The other day I was driving home from errands when I saw a little grey kitty lying dead in the road. I got teary-eyed as I drove by. I thought about how I wished I could pull over and wrap the kitty in a towel and call the number on the collar tag before school let out; I thought about the children who might walk by and find it. Maybe the cat belonged to one of the children at the school a few blocks away. More than once I thought about going back or at least calling someone because I knew I could not handle removing an animal who was in that kind of a state, having been hit by a car. As I drove home I felt guilty for leaving the cat there and worried about the kids, so after a brief stop at home I drove back the same way on my way to get my daughter from school. And the cat was gone. Someone else had stopped to remove the kitty... maybe someone else on their way to get their child, who didn't want the kids to see that.

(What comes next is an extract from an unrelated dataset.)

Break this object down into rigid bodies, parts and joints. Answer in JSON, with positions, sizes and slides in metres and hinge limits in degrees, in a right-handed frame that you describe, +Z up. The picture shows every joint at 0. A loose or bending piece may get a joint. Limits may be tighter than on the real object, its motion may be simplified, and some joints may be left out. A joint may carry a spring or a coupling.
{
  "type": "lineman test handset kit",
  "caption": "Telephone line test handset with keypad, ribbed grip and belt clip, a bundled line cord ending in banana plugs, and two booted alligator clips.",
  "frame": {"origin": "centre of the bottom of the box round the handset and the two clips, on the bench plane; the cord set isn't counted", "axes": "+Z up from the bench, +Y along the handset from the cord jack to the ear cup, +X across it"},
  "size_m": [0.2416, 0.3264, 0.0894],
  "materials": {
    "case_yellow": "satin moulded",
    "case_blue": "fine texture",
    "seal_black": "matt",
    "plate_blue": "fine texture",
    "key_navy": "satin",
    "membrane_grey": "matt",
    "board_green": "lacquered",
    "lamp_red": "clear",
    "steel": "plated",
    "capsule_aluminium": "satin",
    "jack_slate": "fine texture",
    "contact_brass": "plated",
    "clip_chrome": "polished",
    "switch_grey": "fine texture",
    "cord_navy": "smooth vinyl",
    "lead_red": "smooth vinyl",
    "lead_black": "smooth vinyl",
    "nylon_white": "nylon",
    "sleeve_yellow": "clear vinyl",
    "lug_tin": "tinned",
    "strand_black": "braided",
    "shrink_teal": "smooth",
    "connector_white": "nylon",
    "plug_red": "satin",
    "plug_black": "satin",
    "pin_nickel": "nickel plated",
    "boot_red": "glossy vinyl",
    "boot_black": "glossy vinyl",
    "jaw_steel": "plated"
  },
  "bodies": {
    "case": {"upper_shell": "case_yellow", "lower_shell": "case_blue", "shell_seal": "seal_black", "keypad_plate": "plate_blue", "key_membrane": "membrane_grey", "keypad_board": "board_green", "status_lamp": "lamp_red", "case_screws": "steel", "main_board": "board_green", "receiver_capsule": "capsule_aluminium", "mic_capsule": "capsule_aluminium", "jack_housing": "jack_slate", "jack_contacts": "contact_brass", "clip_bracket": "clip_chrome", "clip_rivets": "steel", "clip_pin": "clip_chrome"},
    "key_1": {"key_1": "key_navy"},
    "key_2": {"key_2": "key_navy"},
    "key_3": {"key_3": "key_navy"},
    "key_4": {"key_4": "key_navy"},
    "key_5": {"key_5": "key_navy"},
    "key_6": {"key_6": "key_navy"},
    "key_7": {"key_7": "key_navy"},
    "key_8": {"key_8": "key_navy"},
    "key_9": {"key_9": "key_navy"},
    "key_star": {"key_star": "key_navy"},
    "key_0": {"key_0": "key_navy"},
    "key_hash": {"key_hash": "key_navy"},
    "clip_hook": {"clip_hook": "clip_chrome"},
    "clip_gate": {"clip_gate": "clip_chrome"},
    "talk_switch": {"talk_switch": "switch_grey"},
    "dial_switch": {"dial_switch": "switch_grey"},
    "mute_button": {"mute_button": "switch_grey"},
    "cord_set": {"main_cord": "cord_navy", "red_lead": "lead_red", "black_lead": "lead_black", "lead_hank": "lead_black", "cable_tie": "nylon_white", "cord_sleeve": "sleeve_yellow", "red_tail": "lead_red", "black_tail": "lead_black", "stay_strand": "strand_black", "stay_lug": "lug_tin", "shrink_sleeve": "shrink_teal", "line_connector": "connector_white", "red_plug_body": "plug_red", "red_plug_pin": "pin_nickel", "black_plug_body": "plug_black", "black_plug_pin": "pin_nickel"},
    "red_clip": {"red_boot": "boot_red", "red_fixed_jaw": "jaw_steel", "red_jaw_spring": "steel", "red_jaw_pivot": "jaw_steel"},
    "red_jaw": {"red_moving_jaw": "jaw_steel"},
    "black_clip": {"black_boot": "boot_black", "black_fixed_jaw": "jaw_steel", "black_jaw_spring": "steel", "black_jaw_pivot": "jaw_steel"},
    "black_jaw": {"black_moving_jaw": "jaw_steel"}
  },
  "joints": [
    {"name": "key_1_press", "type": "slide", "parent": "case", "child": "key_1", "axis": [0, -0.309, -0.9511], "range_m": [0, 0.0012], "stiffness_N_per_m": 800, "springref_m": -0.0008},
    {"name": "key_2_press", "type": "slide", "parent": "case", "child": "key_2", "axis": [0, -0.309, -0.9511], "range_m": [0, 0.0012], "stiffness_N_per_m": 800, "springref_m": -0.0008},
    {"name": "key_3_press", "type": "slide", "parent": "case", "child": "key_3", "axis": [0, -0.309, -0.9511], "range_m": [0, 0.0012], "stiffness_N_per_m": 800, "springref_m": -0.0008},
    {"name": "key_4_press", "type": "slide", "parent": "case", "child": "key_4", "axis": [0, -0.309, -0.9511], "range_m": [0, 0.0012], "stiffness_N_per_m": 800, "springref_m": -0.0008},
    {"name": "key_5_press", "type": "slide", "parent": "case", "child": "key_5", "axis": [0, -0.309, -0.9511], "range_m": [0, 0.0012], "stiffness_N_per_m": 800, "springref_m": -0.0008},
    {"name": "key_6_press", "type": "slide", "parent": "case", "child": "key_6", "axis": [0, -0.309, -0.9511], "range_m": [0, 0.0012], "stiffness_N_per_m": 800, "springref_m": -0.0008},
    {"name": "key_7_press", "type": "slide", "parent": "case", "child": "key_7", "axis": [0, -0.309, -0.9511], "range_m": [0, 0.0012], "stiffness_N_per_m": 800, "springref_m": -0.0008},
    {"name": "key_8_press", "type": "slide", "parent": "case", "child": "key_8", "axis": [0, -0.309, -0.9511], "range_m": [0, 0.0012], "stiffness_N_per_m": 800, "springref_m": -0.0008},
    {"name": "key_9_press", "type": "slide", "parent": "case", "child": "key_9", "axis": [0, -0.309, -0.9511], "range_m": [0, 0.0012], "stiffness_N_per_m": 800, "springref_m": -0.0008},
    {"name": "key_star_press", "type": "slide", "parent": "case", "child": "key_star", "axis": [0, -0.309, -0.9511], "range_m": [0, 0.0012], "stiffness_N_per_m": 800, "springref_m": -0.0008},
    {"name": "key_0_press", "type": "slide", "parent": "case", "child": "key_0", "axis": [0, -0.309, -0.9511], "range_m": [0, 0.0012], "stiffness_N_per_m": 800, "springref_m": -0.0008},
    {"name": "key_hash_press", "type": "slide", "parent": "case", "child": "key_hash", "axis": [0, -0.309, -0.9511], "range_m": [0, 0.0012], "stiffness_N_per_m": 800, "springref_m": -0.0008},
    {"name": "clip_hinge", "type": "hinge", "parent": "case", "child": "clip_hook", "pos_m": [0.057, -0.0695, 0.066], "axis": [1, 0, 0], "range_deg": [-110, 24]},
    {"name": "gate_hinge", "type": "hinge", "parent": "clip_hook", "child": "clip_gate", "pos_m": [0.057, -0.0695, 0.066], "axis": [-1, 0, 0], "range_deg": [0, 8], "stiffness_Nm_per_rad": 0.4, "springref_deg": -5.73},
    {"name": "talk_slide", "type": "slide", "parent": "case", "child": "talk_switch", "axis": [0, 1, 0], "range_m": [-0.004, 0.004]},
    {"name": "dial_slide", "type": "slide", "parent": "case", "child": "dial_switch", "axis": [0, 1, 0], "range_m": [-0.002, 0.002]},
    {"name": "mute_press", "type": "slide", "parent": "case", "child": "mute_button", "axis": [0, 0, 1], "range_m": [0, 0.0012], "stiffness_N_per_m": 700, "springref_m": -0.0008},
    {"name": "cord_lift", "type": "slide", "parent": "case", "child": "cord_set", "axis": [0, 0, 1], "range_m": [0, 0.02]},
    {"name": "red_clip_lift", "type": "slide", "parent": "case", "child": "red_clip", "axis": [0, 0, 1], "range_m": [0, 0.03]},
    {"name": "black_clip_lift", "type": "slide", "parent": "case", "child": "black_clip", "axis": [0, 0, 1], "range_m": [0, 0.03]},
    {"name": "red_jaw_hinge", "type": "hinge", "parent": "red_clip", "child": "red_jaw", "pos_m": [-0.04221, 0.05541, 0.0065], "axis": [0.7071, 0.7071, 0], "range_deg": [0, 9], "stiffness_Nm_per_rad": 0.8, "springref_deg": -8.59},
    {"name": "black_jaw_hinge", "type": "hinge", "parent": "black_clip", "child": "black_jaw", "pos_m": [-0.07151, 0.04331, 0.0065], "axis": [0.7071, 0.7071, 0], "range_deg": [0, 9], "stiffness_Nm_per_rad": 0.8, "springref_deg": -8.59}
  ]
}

I was very thankful for that person.
And then in an instant I remembered the day I came home from school to a similar tragedy. I was 8 or 9 I guess and my beloved kitty was always the first thing I called for when I got home and walked up the tree-lined lane from the country bus stop. As always I opened the screen door into the kitchen and called for my cat. My father came to me. The rest is a blur of days and weeks of tears, of crying and longing for my cat, of lying in bed alone at night instead of snuggled up into her soft fur. It's always been a vivid memory... the very painful loss of my cat, which my father told me had been hit by a car and killed. As a child I never thought about what happened to her actual body; I just knew she was gone and that was all the pain I could take. But when I was older, for some reason my mother decided I should know that while I was at school, my father had walked down the lane to get the mail and found my sweet kitty dead on the road. It was shortly before school let out. And she told me that my father had cleaned up the remains as thoroughly as he could so there was not a trace of evidence of what had happened. He did this because he did not want me to come home to that... to see that when I got off the bus. He knew what that would have done to me.

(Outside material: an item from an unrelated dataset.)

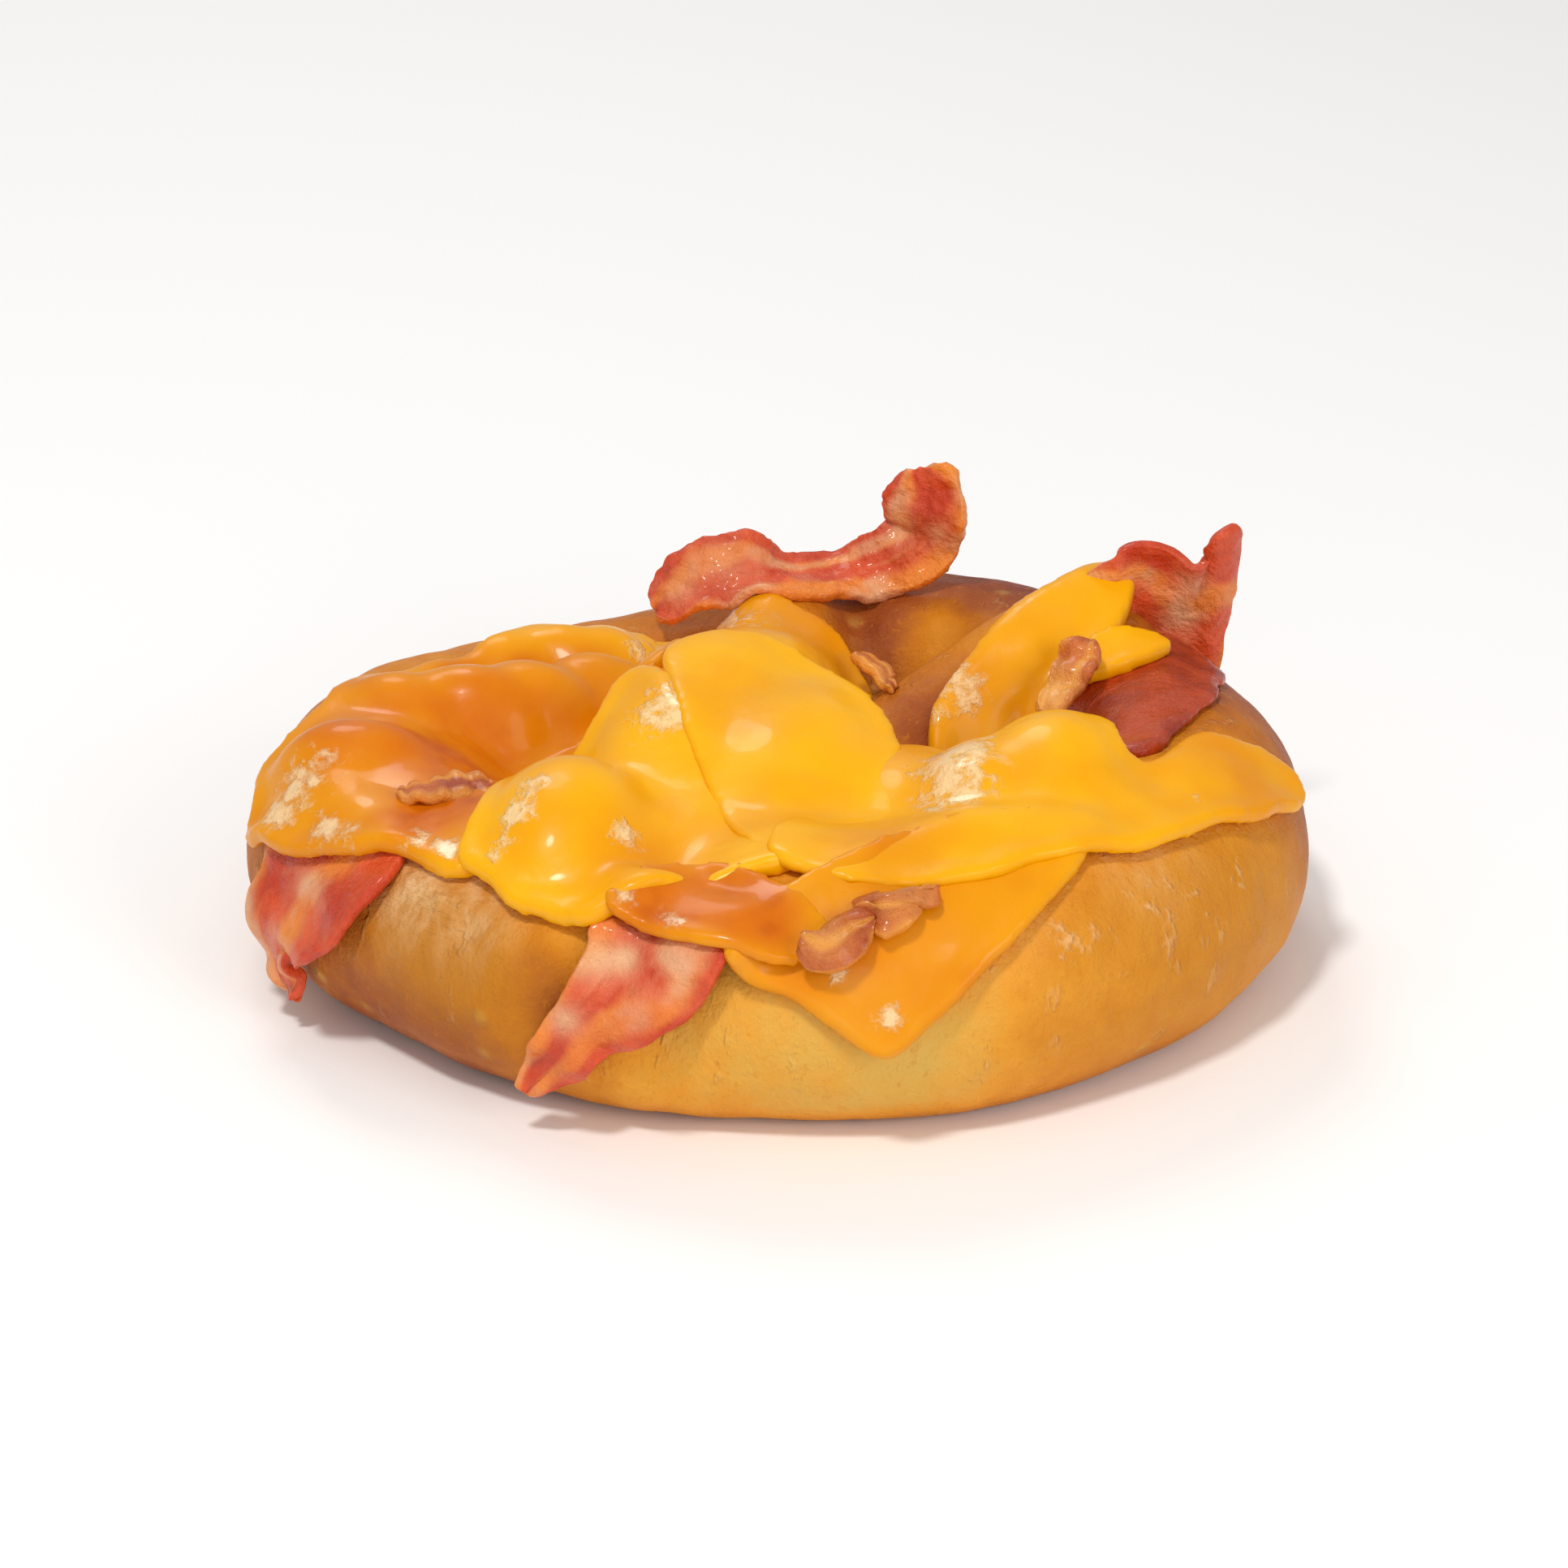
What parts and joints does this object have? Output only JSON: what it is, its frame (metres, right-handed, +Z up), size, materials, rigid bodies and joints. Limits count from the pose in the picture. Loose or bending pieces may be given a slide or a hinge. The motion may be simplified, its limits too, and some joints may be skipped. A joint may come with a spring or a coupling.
{
  "type": "soft pretzel",
  "caption": "Twisted soft pretzel with rounded loops and crossed arms, draped with melted cheese slices and bacon strips.",
  "frame": {"origin": "on the surface the pretzel rests on, under the middle of the whole object", "axes": "+X across both loops, from the loop on the left to the one on the right; +Y from the cleft between the loops towards the belly; +Z up"},
  "size_m": [0.1387, 0.1255, 0.0495],
  "materials": {
    "crust": "baked bread crust, satin, amber to red brown",
    "cheese": "melted cheese, smooth and glossy, orange yellow",
    "bacon": "cooked bacon, glossy, red meat with pale orange fat"
  },
  "bodies": {
    "root": {"pretzel_bread": "crust", "cheese_slice_centre": "cheese", "cheese_slice_right": "cheese", "cheese_slice_left_front": "cheese", "cheese_slice_left_back": "cheese", "cheese_slice_rear": "cheese", "cheese_slice_arm": "cheese", "cheese_slice_wave": "cheese", "cheese_slice_front": "cheese", "bacon_strip_rear_curl": "bacon", "bacon_strip_rear_right": "bacon", "bacon_strip_fold": "bacon", "bacon_strip_left": "bacon", "bacon_strip_front": "bacon", "bacon_bit_front": "bacon", "bacon_bit_left": "bacon", "bacon_bit_centre": "bacon"}
  },
  "joints": []
}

I never thought much about it except that it was very good of my Dad to do that. But the other day when I saw the kitty on the road I suddenly was completely aware of *what* my father had done for me. For the first time I know. I know how he knelt in the road in his perfectly pressed pants and the crisp collared shirt he always wore... how he did a task he so did not want to do and did it out of perfect love for his child. I know how he probably knelt there in the road after cradling my cat away and cleaned every remnant until it looked like nothing had ever happened. I know how he went home and found a place for her body and went inside, tears in his eyes and aching heart, knowing I would be walking in the door any minute asking for my cat.
I love you Dad. You were a good man, a good father. I miss you.
I don't really have a point to this story. Yeah, I could tie it in to weight loss or cleaning up our messes or doing unpleasant tasks or something like that. But it's not about that. It's just about a man who loved his daughter enough to do something that was no doubt hard for him. It's about whoever it was who stopped the other day to remove that kitty and make sure a child was not traumatized. Thank you to that person. And thank you to all the people who bring goodness and kindness to this world for the sake of others. May we all be that kind of person.